Nunca desde a fundação da República Federal, em 1949, as negociações para a formação de um Governo tinham terminado em tão rotundo fracasso. Nunca antes a Alemanha se tinha deparado com a perspectiva de um Governo minoritário ou a repetição de eleições, as duas soluções mais plausíveis desde que Christian Lindner, o líder Partido Liberal Democrata (FDP), abandonou domingo à noite as negociações, com a lacónica explicação de que “é melhor não governar do que governar mal”.

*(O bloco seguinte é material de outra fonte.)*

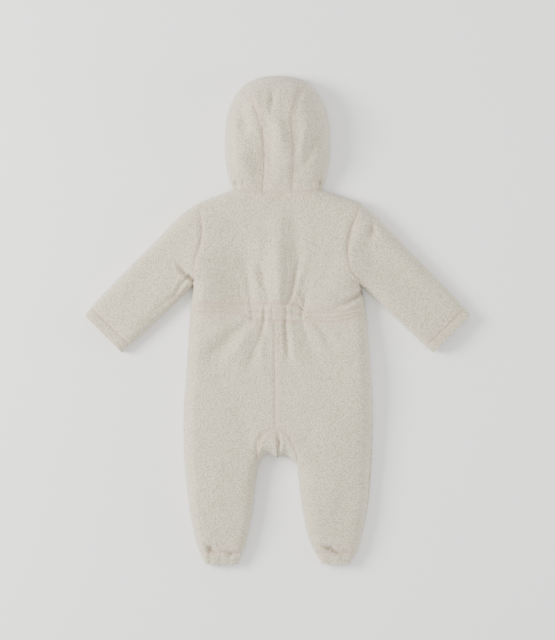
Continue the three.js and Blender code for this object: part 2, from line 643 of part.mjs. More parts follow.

Já se sabia que as discussões para a nunca antes tentada “coligação Jamaica” – a união das cores dos democratas cristãos da CDU (e do partido-irmão bávaro da CSU), dos liberais e dos Verdes – seriam difíceis e os últimos dias mostravam que o que sobrava em divergências ideológicas e programáticas entre as três formações escasseava em confiança. “As negociações ficaram marcadas pelo medo e não foi pelo medo de falhar. Foi pelo medo de ser vencido pelos outros se não ficasse tudo acordado até ao último detalhe”, escreveu Philipp Wittrock, editor de Política da Spiegel.

Nesta segunda-feira, os intervenientes trocavam acusações. Os Verdes acusaram a FDP de “encenar” uma decisão que já estaria tomada há vários dias. E o líder dos conservadores bávaros, Horst Seehofer, um dos que mais pressionaram Merkel a não ceder aos ecologistas no dossier da imigração, garantiu que os liberais apertaram o gatilho numa altura em que as outras forças se preparavam para um compromisso. Lindner, porém, garantiu que as divergências eram ainda enormes.

“Estávamos num caminho em que poderíamos ter chegado a um acordo”, limitou-se a dizer Merkel, visivelmente abatida, quando já de madrugada falou aos jornalistas para prometer que iria “reflectir” sobre a situação política e garantir que, independentemente do desfecho, iria garantir “que o país é bem gerido nas difíceis semanas que tem pela frente”.

SPD indisponível

A iniciativa passa agora para Frank-Walter Steinmeier, o Presidente alemão arrastado para o centro político pela actual crise e o único com poderes para dissolver o Parlamento. Um processo que não é automático – a Constituição prevê que só pode convocar eleições antecipadas depois de o Bundestag chumbar em várias votações nome que propuser para chanceler – e que Steinmeier se mostra relutante em accionar. “Espero que os partidos tornem possível a formação de um novo Governo num futuro próximo”, afirmou o chefe de Estado depois de receber Merkel, sublinhando que “não se pode simplesmente atribuir essa responsabilidade de novo aos eleitores”.

Steinmeier teme, como todas as outras forças políticas, que novas eleições abram caminho a novos ganhos da Alternativa para a Alemanha (AfD), o partido xenófobo que franqueou em Setembro as portas do Parlamento, onde é agora a terceira força política. E sabe que as sondagens indicam que novas eleições trariam resultados idênticos, com a CDU-CSU a vencer ainda que continuando distante de um resultado que lhe permita governar só com um parceiro de coligação.

Mas com a hipótese de uma coligação Jamaica enterrada e Merkel a manter-se reticente em liderar um Governo minoritário – “do meu ponto de vista as eleições seriam um melhor caminho” – só a renovação da actual grande coligação pode evitar uma nova ida às urnas. Os sociais-democratas (SPD) foram, no entanto, rápidos a repetir que não estão disponíveis para um acordo com Merkel. “Nesta situação, a soberania é dos eleitores que devem voltar a avaliar o que se está a passar”, disse o secretário-geral, Martin Schulz, com o apoio unânime da direcção do partido.

Merkel, tal como Steinmeier (ele próprio dirigente do SPD) ainda acredita que os actuais parceiros podem mudar de opinião e “assumir a responsabilidade” de manter-se no Governo. Mas deixou um aviso: não abandonará a liderança da CDU para facilitar um acordo.